Além disso, deixou o mencionado projeto de abordar várias outras importantes questões, que consideramos de extrema importância e que dizem respeito a estrutura da Polícia Judiciária nacional, tais como:

1) A constituição e definição adequada das atribuições do Conselho Superior e da Corregedoria, órgãos superiores de suma importância para a administração e fiscalização da Polícia Judiciária.
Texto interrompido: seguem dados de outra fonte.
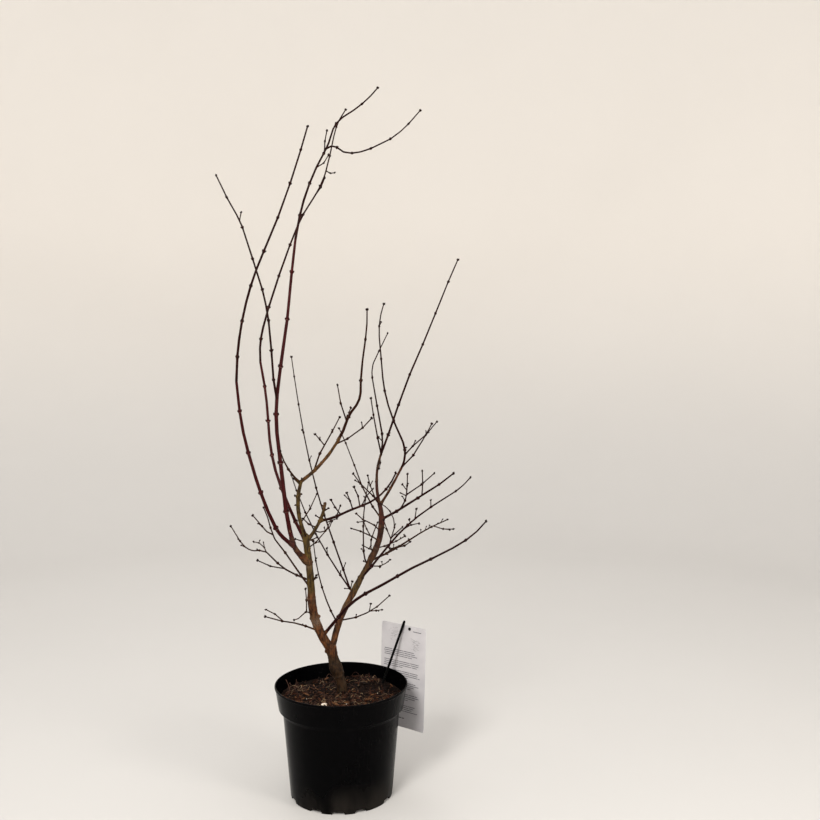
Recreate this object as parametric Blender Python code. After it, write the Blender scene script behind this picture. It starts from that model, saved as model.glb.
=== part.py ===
"""A young Japanese maple in winter, with no leaves, in a round nursery pot with a label card.

Metres, +Z up. The origin is the centre of the pot's underside and the tree's front faces -Y.
Limb lengths and thicknesses are given in millimetres and headings in degrees.
"""

import math
import random

import bmesh
import bpy
import numpy as np
from mathutils import Matrix, Vector

MM = 0.001
GAP = 0.3 * MM

# Pot
POT_HEIGHT = 205 * MM
RIM_RADIUS = 121.3 * MM
RIM_LIP = 2.5 * MM
COLLAR_FOOT_RADIUS = 114.2 * MM
COLLAR_FOOT_HEIGHT = 163 * MM
WALL_TOP_RADIUS = 106.6 * MM
WALL_TOP_HEIGHT = 151 * MM
BASE_RADIUS = 93.5 * MM
WALL_THICKNESS = 2 * MM
FLOOR_HEIGHT = 12 * MM
FLOOR_THICKNESS = 3 * MM
FOOT_PAD_RADIUS = 22 * MM
POT_EDGE = 1 * MM
RIM_BEAD = 5 * MM
SKIRT_THICKNESS = 3 * MM
NOTCH_TURNS = (-25.5, 0, 25.5)
FOOT_NOTCH = Vector((20, 20, 6)) * MM
POT_SIDES = 40

# Compost
SOIL_LEVEL = 180 * MM
SOIL_RELIEF = 3.5 * MM
SOIL_CLEARANCE = 0.8 * MM
SOIL_SIDES = 32
SOIL_RINGS = 7
FLAT_ROUND_TRUNK = 32 * MM

# Label card and its stake
CARD_WIDTH = 105 * MM
CARD_HEIGHT = 197 * MM
CARD_THICKNESS = 1 * MM
CARD_TOP = 290 * MM
CARD_CORNER = 5 * MM
CARD_AZIMUTH = math.radians(53.5)
CARD_DISTANCE = 128.7 * MM
CARD_SHIFT = 45 * MM
CARD_SWING = math.radians(2.4)
RIVET_RADIUS = 2.6 * MM
RIVET_PROUD = 1.5 * MM
RIVET_SHIFT = 58 * MM
RIVET_BELOW_TOP = 6 * MM
STAKE_RADIUS = 2.2 * MM
STAKE_FOOT = Vector((73.5, 64, 180.3)) * MM
STAKE_SHIFT = 44.5 * MM
STAKE_LEAN_SHARE = 1.05
STAKE_PAST_TOP = 6.5 * MM

# Tree
TRUNK_FOOT = Vector((1.6, 18.7, 168.3)) * MM
FLARE = 1.5 * MM
FLARE_HEIGHT = 11 * MM
FLARE_LOBES = 5
LOBE_DEPTH = 0.3
SHORTEST_INTERNODE = 30 * MM
INTERNODE_PER_THICKNESS = 8
NODE_SWELLING = 0.3
NODE_HALF_LENGTH = 3.5 * MM
COLLAR_SWELLING = 0.35
COLLAR_REACH = 3
RING_SPACING = 26 * MM
CLOSEST_RINGS = 1.5 * MM
BEND_TOLERANCE = 0.4
PATH_STEPS = 80
SIDES = ((10 * MM, 12), (7 * MM, 8), (5 * MM, 6), (3.1 * MM, 4), (0, 3))
SWOLLEN_FROM = 2.8 * MM
SPUR_CHANCE = 0.4
SPUR_LENGTH = (6 * MM, 15 * MM)
SPUR_RADIUS = 0.7 * MM
SPUR_CLEARANCE = 3 * MM
SPUR_TOP = 950 * MM
SPUR_FADE = 400 * MM
SPUR_WAY = {"forward": 0.6, "sideways": 0.7, "upward": 0.35}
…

Defendemos que o Conselho Superior deveria ser composto por uma parte de membros eleitos diretamente pelos Delegados de Polícia e que fosse obrigatória sua manifestação majoritária (de no mínimo 2/3) nos casos de remoção compulsória do Delegado de Polícia, além de várias outras questões importantes, como promoção dos policiais e decisões em último grau de recurso em processos administrativos. Defendemos que a Corregedoria deveria possuir autonomia financeira e administrativa, com carreira própria para aqueles que para lá fossem designados, proibindo-se o retorno às atividades policiais comuns. Além disso, o Delegado de Polícia que viesse a ocupar o cargo de Corregedor-Geral deveria ser eleito pelo Conselho Superior, com mandato de no mínimo dois anos, a fim de lhe possibilitar a independência necessária para o correto e imparcial desempenho de sua missão;

2) Outro ponto que entendemos de grande relevância que não foi abordado no projeto é aquele que diz respeito à aposentadoria especial e às garantias que deve possuir o Delegado de Polícia para o imparcial desempenho de suas atribuições, mormente a garantia da inamovibilidade;
3)O projeto deveria ter estabelecido a obrigatoriedade de criação e extinção de cargos destinados às respectivas Delegacias, apenas por lei, definindo-se sua iniciativa. Atualmente, como se sabe, a criação de uma Delegacia, o número de cargos a ela relacionados e os respectivos níveis dos profissionais a ela designados, quando são definidos, o são por meros atos administrativos. Departamentos inteiros de polícia, com dezenas de centenas de cargos, são criados e extintos por meros decretos, resoluções ou portarias, ao sabor de interferências e ingerências políticas, em detrimento de análise de necessidade técnica e do interesse público;
4) O projeto não faz qualquer referência aos níveis da carreira de Delegado, nem a respeito da forma como devem se dar as promoções, deixando muito a desejar também no que tange ao dirigente máximo da instituição. Entendemos que seria necessário a definição clara da estrutura dos cargos dos dirigentes das Delegacias e a definição das chefias dos cargos auxiliares. Além disso, entendemos que o Delegado Geral deveria ser escolhido dentre os integrantes do topo da carreira e eleito pelos Delegados de Polícia com mandato de no mínimo dois anos, com apresentação de lista tríplice ao Governador para sua nomeação. Essas medidas iriam lhe conferir o mínimo de independência necessária para gerir a instituição dentro de parâmetros mais técnico-jurídicos do que políticos.
Essas são algumas singelas ponderações que apresento para análise do projeto de Lei Geral da Polícia Civil e solicito aos demais colegas que tenham feito estudo mais minucioso sobre o assunto que me encaminhem suas análises para publicação.